Steve Johnson October 7th 2011 | 8:20 PM

My main objection to the distortions that the "environmentalists" are presenting, as compared to the distortions that the oil companies are presenting, is that eliminating the oil sands industry would reduce world wide GHG emissions by less that 0.5%. The focus needs to be on consumption of fossil fuels, especially coal fired power plants in the US and China. (The Taichung Power Plant in Taiwan emits about 42 megatonnes of CO2 per year, compared to 45 megatonnes for the entire oil sands industry).

Kerri November 7th 2011 | 9:09 AM

Wisconsin coal-fired plants also produce more CO2 than all of the oil sands put together. That is only one tiny state too.

 

Dee December 13th 2011 | 3:15 PM

This is ridiculous, would you rather drilling for oil in the Gulf of Mexico where millions of creatures and people live? or extract oil using conventional mining techniques no different than coal, gold or potash as they do up in Northern Alberta's "Oil Sands".

I love how people have so much negativity on the subject when they have never seen the truth themselves. Go look at any other oil extraction process. Take Venezuela for example.

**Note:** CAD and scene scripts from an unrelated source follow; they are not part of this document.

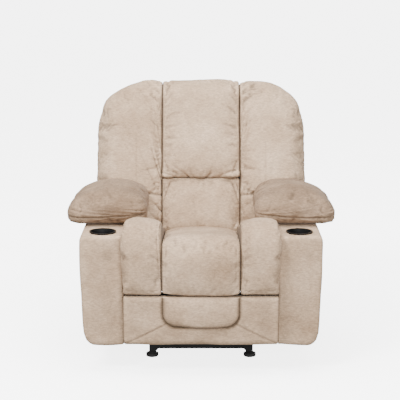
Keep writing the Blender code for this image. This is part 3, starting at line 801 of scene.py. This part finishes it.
def build_bolster(side_name, sign, index):
    """The roll between the seat and an arm; only its front is wider than the gap between them."""
    inner, outer = SEAT_HALF + 0.0005, BOLSTER_OUTER
    # Behind the fronts of the arms a bolster keeps clear of them.
    beside_arm, arm_front = 0.2872, Y0 - 0.452
    ring = rounded(from_plane([
        (0.040, 0.352, 0.01), (0.036, 0.446, 0.02), (-0.060, 0.478, 0.06), (-0.200, 0.515, 0.08),
        (-0.320, 0.560, 0.08), (-0.400, 0.574, 0.05), (-0.462, 0.560, 0.05), (-0.494, 0.505, 0.06),
        (-0.500, 0.420, 0.07), (-0.494, 0.340, 0.05), (-0.484, 0.308, 0.016), (-0.460, 0.306, 0.008),
        (-0.458, 0.350, 0.008),
    ]), 230)
    spine = [(Y0 + 0.000, 0.400), (Y0 - 0.300, 0.455), (Y0 - 0.430, 0.480), (Y0 - 0.468, 0.440),
             (Y0 - 0.470, 0.330)]

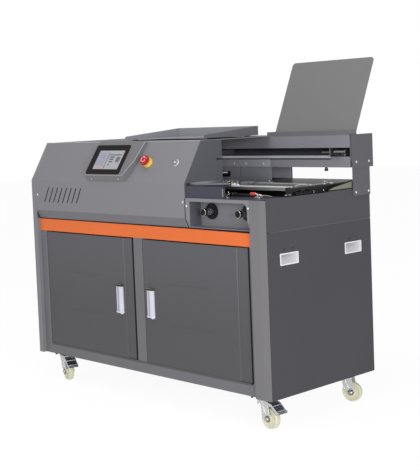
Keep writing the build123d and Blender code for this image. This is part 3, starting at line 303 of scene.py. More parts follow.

Do you think they have the stringent environmental laws that Alberta does? Do you think that Texas thinks twice about putting another drilling operation in play months after the most devastating oil disaster in the world?

 Well written article I must say, but reality sinks in when you're a Canadian trying to put a halt to the Oil Sands, while letting billions of $ in potential exports be produced in other countries. 

Also if you knew anything about the oil and gas industry you would see that processing shale gas has a larger environmental impact then the oil sands.

Give your head a shake, if you want to spur change find an alternative solution.